Web scraping for scientific papers collection at Sciencedirect

Asked

Viewed 460 times

5

I am trying to use R to select articles from the Sciencedirect page using Keywords. I was able to extract pdfs from a page last week, using the source information of the page. The code used was the following:

base.url = "http"
doc.html <- htmlParse(base.url)
doc.links <- xpathSApply(doc.html, "//a/@href")
pdf.url <- doc.links[grep("http:/", doc.links)]
dat<-as.data.frame(pdf.url)
colnames(dat)<-"url"
dat$pdf<-unlist(lapply(dat$url, FUN = function(x) strsplit(x, "/")[[1]][3]))
lapply(dat$pdf, function(x)
download.file(paste("http//pdf/", x, sep=""), 
paste(download.folder, x, sep=""), mode = "wb", cacheOK=TRUE))

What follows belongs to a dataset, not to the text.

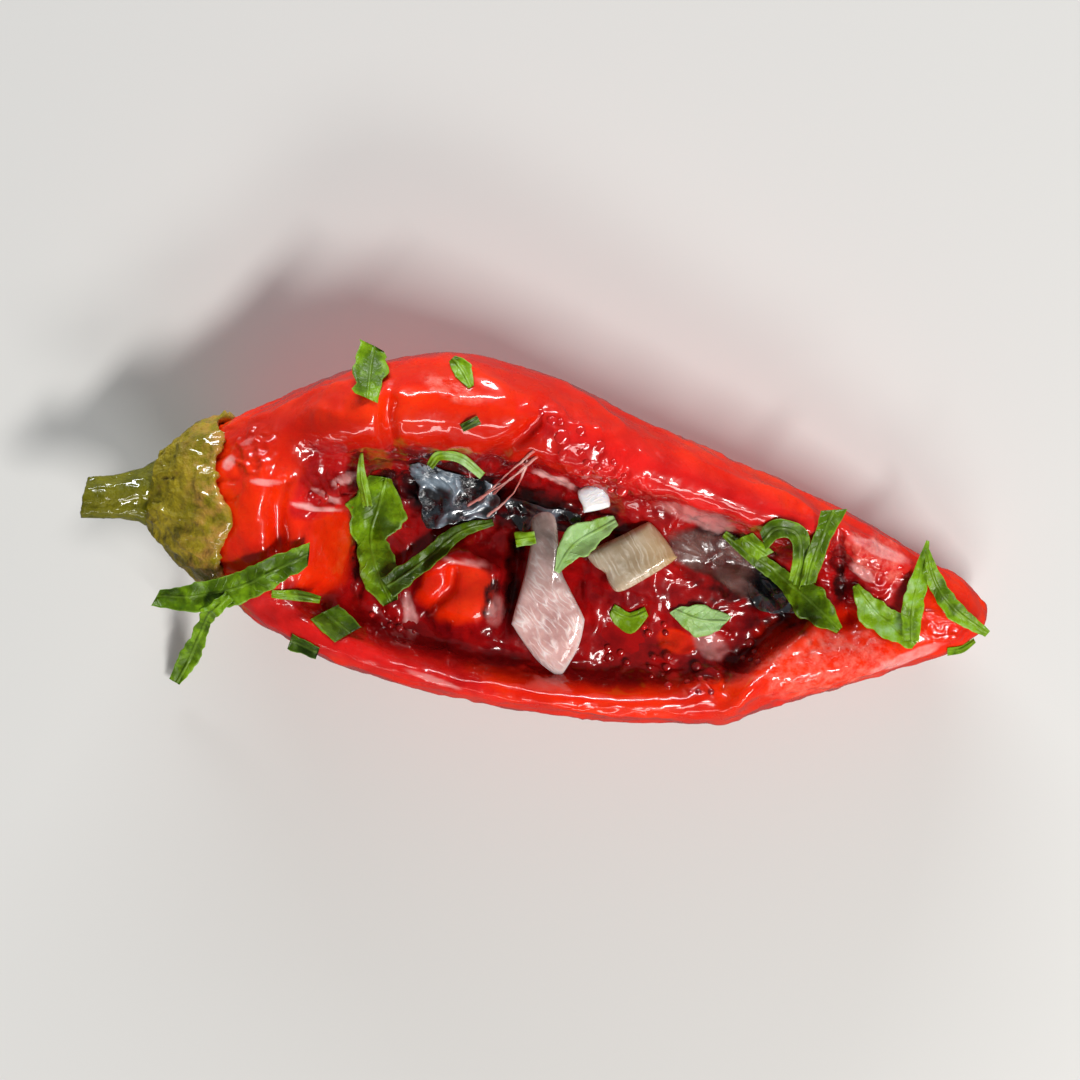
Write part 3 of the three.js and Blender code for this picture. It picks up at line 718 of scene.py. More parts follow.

Does anyone have any suggestions on how I can do the same for Science Direct?

  • I think extracting the Pdfs violates the terms of use of that site, right? Content is not paid?

  • Yes, but I have vpn (permission to remotely collect the articles) from USP (I am a student).

1 answer

6

I have a suggestion using the Rselenium and XML packages. Rselenium controls an internet browser (in this case firefox) and allows you to automatically navigate by command line. This is very advantageous for pages with many complex code and Javascript. It is not the easiest solution however. I believe someone can post an example here using the package rvest...

Come on then:

Installing...

    #install.packages("devtools")
    #install.packages("RCurl",dep=T)
    #install.packages("XML",dep=T)
    #install.packages("RJSONIO",dep=T)

    #library(devtools)
    #install_github("ropensci/RSelenium")

Now we load the Rselenium package

    library(RSelenium)

And we installed a Java/Selenium server to control Firefox. It is a program that is open together with R and serves as a "translation" interface between R and browser.

    checkForServer() #baixando um servidor do Selenium (so precisa fazer uma vez)
    startServer() # mantenha essa janela aberta

Get Mozilla firefox installed!! Let’s open it:

    firefox_con <- remoteDriver(remoteServerAddr = "localhost", 
                                port = 4444, 
                                browserName = "firefox"
    )

Opening firefox (browsing will happen on it)

    firefox_con$open() # mantenha essa janela aberta

    # Definindo a pagina de interesse
    url <- "http://www.sciencedirect.com"

We navigate to the page of interest in firefox

    firefox_con$navigate("http://www.sciencedirect.com")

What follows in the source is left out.